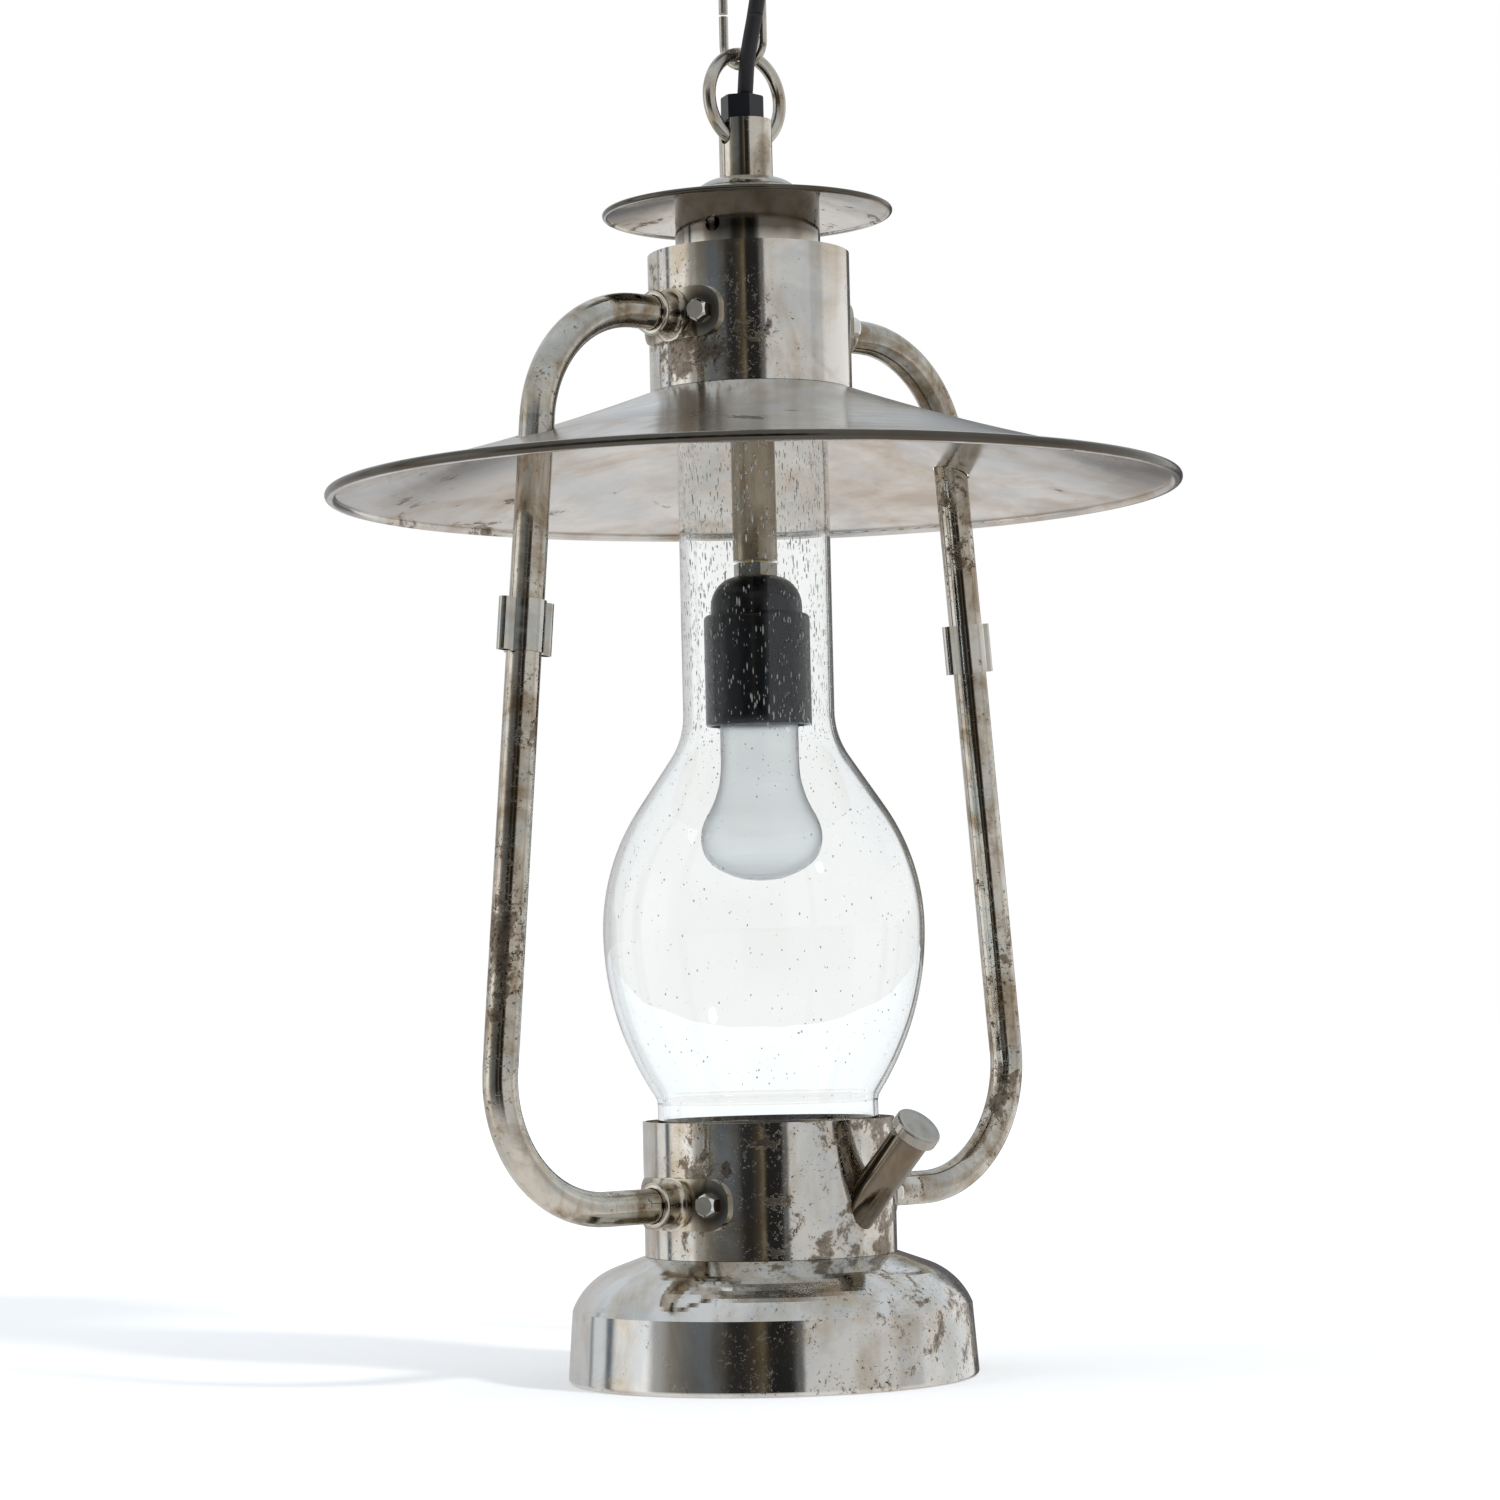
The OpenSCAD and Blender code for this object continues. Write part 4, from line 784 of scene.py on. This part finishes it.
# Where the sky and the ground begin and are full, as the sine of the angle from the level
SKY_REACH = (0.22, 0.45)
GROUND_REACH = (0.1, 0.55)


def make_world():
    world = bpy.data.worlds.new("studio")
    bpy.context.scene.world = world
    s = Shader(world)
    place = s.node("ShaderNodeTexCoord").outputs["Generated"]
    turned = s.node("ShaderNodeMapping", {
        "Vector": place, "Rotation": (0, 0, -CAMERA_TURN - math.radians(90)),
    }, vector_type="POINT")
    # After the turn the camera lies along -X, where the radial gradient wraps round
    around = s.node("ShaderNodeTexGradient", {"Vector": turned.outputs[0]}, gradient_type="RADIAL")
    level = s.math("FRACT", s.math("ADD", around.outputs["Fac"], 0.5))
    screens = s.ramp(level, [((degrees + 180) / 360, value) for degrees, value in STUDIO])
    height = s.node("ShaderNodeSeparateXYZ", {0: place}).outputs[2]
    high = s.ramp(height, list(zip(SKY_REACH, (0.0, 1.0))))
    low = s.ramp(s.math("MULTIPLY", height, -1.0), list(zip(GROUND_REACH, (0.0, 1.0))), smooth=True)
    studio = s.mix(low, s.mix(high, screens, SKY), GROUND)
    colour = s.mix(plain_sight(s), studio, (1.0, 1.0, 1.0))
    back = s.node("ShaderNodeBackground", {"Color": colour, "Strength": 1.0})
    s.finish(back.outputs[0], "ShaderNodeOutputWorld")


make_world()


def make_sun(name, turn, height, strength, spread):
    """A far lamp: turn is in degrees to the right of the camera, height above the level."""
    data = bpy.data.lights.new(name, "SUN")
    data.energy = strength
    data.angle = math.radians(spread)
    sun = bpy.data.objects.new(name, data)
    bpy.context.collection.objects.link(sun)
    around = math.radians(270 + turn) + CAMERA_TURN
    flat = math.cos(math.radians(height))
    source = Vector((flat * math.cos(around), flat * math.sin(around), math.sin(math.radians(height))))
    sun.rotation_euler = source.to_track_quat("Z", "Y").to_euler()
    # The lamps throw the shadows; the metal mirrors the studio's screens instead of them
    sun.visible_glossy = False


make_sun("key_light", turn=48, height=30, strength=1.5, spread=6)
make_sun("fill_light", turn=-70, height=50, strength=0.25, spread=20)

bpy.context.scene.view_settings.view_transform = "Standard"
■ ■ ■
• WHAT NEEDS TO BE DONE: Return the listing above in its exact form.

• THE OUTPUT:
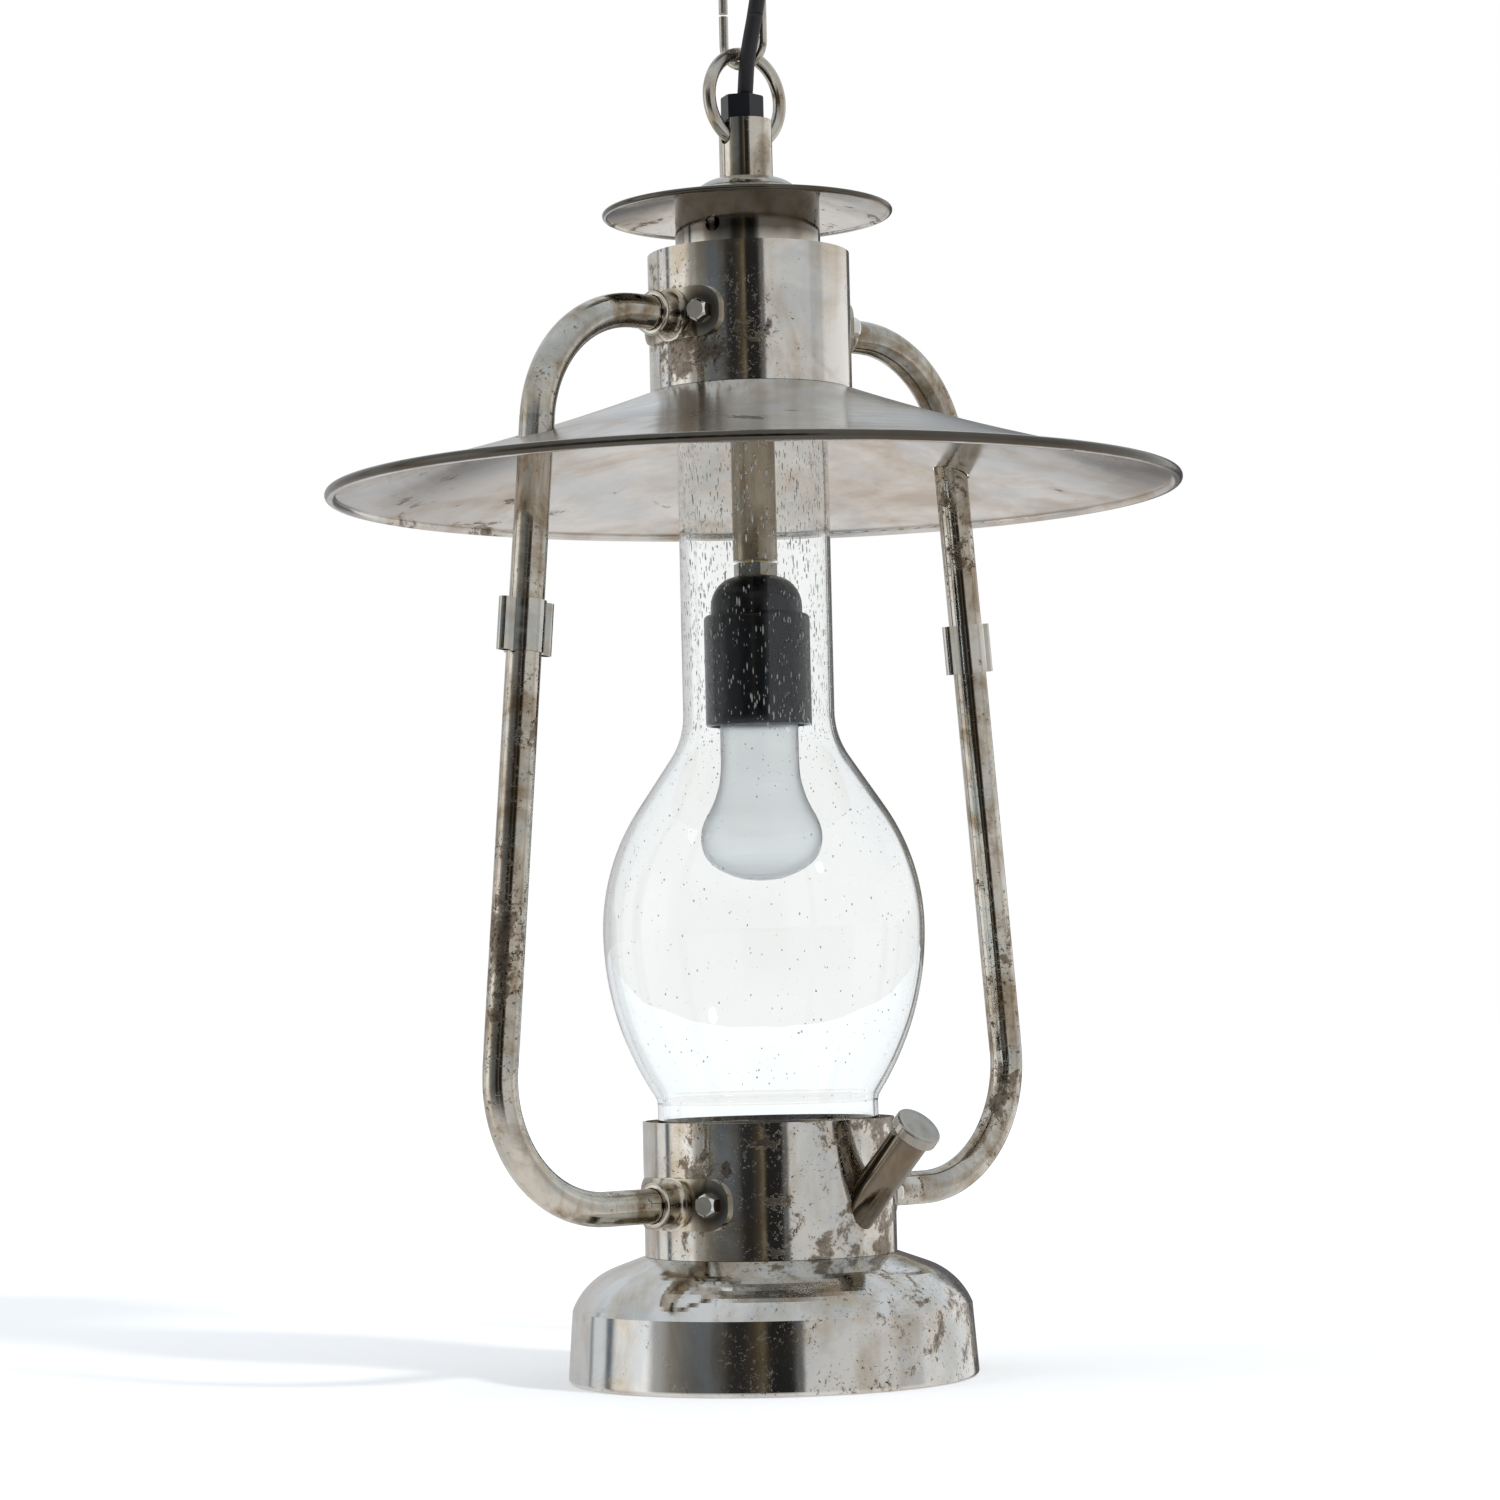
The OpenSCAD and Blender code for this object continues. Write part 4, from line 784 of scene.py on. This part finishes it.
# Where the sky and the ground begin and are full, as the sine of the angle from the level
SKY_REACH = (0.22, 0.45)
GROUND_REACH = (0.1, 0.55)


def make_world():
    world = bpy.data.worlds.new("studio")
    bpy.context.scene.world = world
    s = Shader(world)
    place = s.node("ShaderNodeTexCoord").outputs["Generated"]
    turned = s.node("ShaderNodeMapping", {
        "Vector": place, "Rotation": (0, 0, -CAMERA_TURN - math.radians(90)),
    }, vector_type="POINT")
    # After the turn the camera lies along -X, where the radial gradient wraps round
    around = s.node("ShaderNodeTexGradient", {"Vector": turned.outputs[0]}, gradient_type="RADIAL")
    level = s.math("FRACT", s.math("ADD", around.outputs["Fac"], 0.5))
    screens = s.ramp(level, [((degrees + 180) / 360, value) for degrees, value in STUDIO])
    height = s.node("ShaderNodeSeparateXYZ", {0: place}).outputs[2]
    high = s.ramp(height, list(zip(SKY_REACH, (0.0, 1.0))))
    low = s.ramp(s.math("MULTIPLY", height, -1.0), list(zip(GROUND_REACH, (0.0, 1.0))), smooth=True)
    studio = s.mix(low, s.mix(high, screens, SKY), GROUND)
    colour = s.mix(plain_sight(s), studio, (1.0, 1.0, 1.0))
    back = s.node("ShaderNodeBackground", {"Color": colour, "Strength": 1.0})
    s.finish(back.outputs[0], "ShaderNodeOutputWorld")


make_world()


def make_sun(name, turn, height, strength, spread):
    """A far lamp: turn is in degrees to the right of the camera, height above the level."""
    data = bpy.data.lights.new(name, "SUN")
    data.energy = strength
    data.angle = math.radians(spread)
    sun = bpy.data.objects.new(name, data)
    bpy.context.collection.objects.link(sun)
    around = math.radians(270 + turn) + CAMERA_TURN
    flat = math.cos(math.radians(height))
    source = Vector((flat * math.cos(around), flat * math.sin(around), math.sin(math.radians(height))))
    sun.rotation_euler = source.to_track_quat("Z", "Y").to_euler()
    # The lamps throw the shadows; the metal mirrors the studio's screens instead of them
    sun.visible_glossy = False


make_sun("key_light", turn=48, height=30, strength=1.5, spread=6)
make_sun("fill_light", turn=-70, height=50, strength=0.25, spread=20)

bpy.context.scene.view_settings.view_transform = "Standard"